Themes of death and struggle drive the story, and there are dry bits of satire peppered in. It also uses a 2D pixel-art style (inspired by another indie game, Stardew Valley) rather than the cutesy 3D of Ooblets.
This comparison shows the freedom and originality possible with indie games. Two games that have similar mechanics and a similar goal, but they invoke different experiences and emotions in the player.
Why play indie games?
There are plenty of large, AAA studios that make great games, but indie games have a special place in my heart for their bold creativity and the promise of an inherently new experience.
Not every indie game is going to be a winner, especially as it gets easier to make and publish games (a double-edged sword), but the ones that break through the noise are unique and lovely.
When you support indie games, you’re also supporting individual people. Just like shopping from small businesses over Wal-Mart, your patronage has a much larger impact on a solo dev than it does on a multi-national media conglomerate.

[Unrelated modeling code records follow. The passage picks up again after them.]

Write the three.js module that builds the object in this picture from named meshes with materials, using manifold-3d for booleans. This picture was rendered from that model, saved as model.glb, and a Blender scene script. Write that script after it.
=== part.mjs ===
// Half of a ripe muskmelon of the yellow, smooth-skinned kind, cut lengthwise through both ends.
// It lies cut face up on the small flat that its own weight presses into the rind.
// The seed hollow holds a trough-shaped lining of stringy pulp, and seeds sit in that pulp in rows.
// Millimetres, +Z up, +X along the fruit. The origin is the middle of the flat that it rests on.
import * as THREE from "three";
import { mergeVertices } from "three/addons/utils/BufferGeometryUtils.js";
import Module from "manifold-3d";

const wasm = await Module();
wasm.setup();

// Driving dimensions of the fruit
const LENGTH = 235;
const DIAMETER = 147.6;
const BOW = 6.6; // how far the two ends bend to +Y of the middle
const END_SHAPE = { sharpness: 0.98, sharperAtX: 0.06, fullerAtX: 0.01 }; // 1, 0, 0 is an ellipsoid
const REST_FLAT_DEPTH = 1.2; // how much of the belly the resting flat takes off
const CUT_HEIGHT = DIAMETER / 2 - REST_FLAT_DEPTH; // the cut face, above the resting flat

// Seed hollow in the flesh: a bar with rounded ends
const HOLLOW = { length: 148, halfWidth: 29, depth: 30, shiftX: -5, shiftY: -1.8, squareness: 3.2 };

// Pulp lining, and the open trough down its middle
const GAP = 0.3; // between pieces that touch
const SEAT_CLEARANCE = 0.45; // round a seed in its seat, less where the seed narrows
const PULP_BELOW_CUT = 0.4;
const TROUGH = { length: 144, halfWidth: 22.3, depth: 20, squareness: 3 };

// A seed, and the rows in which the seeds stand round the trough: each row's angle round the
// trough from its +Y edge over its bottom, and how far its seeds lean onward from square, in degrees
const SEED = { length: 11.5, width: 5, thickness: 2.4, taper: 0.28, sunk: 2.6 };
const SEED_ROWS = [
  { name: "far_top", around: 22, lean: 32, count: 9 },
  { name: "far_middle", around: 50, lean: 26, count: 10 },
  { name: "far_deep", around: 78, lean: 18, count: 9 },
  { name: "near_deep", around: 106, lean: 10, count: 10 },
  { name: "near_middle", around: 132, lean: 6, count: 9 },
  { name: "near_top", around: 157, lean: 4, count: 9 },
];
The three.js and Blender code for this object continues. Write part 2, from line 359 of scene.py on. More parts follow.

Buying indie games is a way to encourage games that are deeply personal, developed by a variety of people and for a variety of audiences.
This is why I play mostly indie games, and why I decided to develop indie games myself rather than pursuing a career at a large game studio. I enjoy the creative freedom. I enjoy exploring ideas. I haven't published anything yet, but I hope that once I get there people can connect with my work the way that I have connected with so many indie games.